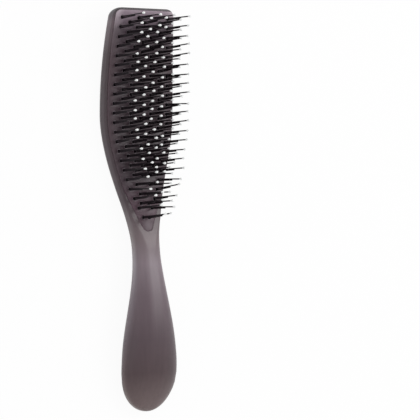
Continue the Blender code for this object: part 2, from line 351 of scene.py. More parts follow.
def calculate_colour(tree: NodeTree, operation: str, *values: object) -> NodeSocket:
    """Add a node that calculates with red, green and blue, and return its result."""
    node = add_node(tree, "ShaderNodeVectorMath", dict(enumerate(values)), operation=operation)
    return node.outputs["Vector"]


def seen_directly(tree: NodeTree) -> NodeSocket:
    """Add the nodes that tell the rays that look at a surface from those that carry its light.

    Args:
        tree: Node tree that gets the nodes.

    Returns:
        1 for camera, glossy and transmission rays, and 0 for the others.
    """
    rays = add_node(tree, "ShaderNodeLightPath").outputs
    seen = calculate(tree, "MAXIMUM", rays["Is Camera Ray"], rays["Is Glossy Ray"])
    return calculate(tree, "MAXIMUM", seen, rays["Is Transmission Ray"])


@dataclass(frozen=True)
class Tone:
    """Colour that a smoky plastic shows at one place along the brush, measured from the butt."""

    along: float
    colour: str


# Painted light along the handle: the neck is painted pale where thin plastic lets light through, and the
# head's top gets a painted highlight.
HANDLE_TONES = {
    "butt_edge": Tone(3 * MM, "#6a5b5b"),
    "butt": Tone(22 * MM, "#4d3e41"),
    "grip_thickest": Tone(41 * MM, "#53454b"),
    "grip_taper": Tone(66 * MM, "#675960"),
    "neck_arch": Tone(84 * MM, "#7e7178"),
    "neck": Tone(98 * MM, "#726568"),
    "shoulders": Tone(120 * MM, "#44383d"),
    "head": Tone(203 * MM, "#44393d"),
    # Painted highlight at the head's top.
    "head_top": Tone(222 * MM, "#605258"),
    "top_edge": Tone(228 * MM, "#484145"),
}
PLATE_TONES = {
    "tip": Tone(105 * MM, "#6a5a60"),
    "above_tip": Tone(116 * MM, "#705c64"),
    "shoulders": Tone(132 * MM, "#53464c"),
    "lower_tufts": Tone(148 * MM, "#47393f"),
    "upper_tufts": Tone(200 * MM, "#4e3f45"),
    # Painted highlight: the plate is painted lighter towards its top edge.
    "top_tufts": Tone(217 * MM, "#63585e"),
    "top_edge": Tone(227 * MM, "#b0a3ab"),
}
# Painted highlight: the socket mouths are painted lighter than the plate, for the light caught at each tuft's
# foot.
SOCKET_HIGHLIGHT_TONES = {
    "lowest_socket": Tone(100 * MM, "#6e646a"),
    "highest_socket": Tone(227 * MM, "#6e646a"),
}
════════
Work to complete> Write down again the exact lines running from the beginning of the data to the line containing "tree: Node tree that gets the nodes.", with both ends included.

Response to the task>
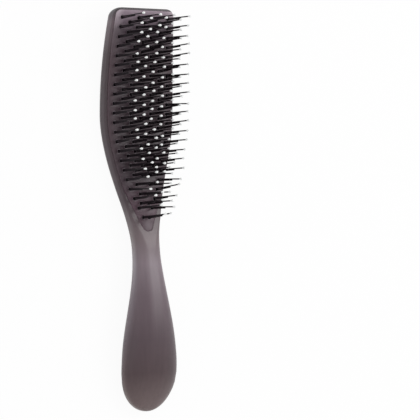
Continue the Blender code for this object: part 2, from line 351 of scene.py. More parts follow.
def calculate_colour(tree: NodeTree, operation: str, *values: object) -> NodeSocket:
    """Add a node that calculates with red, green and blue, and return its result."""
    node = add_node(tree, "ShaderNodeVectorMath", dict(enumerate(values)), operation=operation)
    return node.outputs["Vector"]


def seen_directly(tree: NodeTree) -> NodeSocket:
    """Add the nodes that tell the rays that look at a surface from those that carry its light.

    Args:
        tree: Node tree that gets the nodes.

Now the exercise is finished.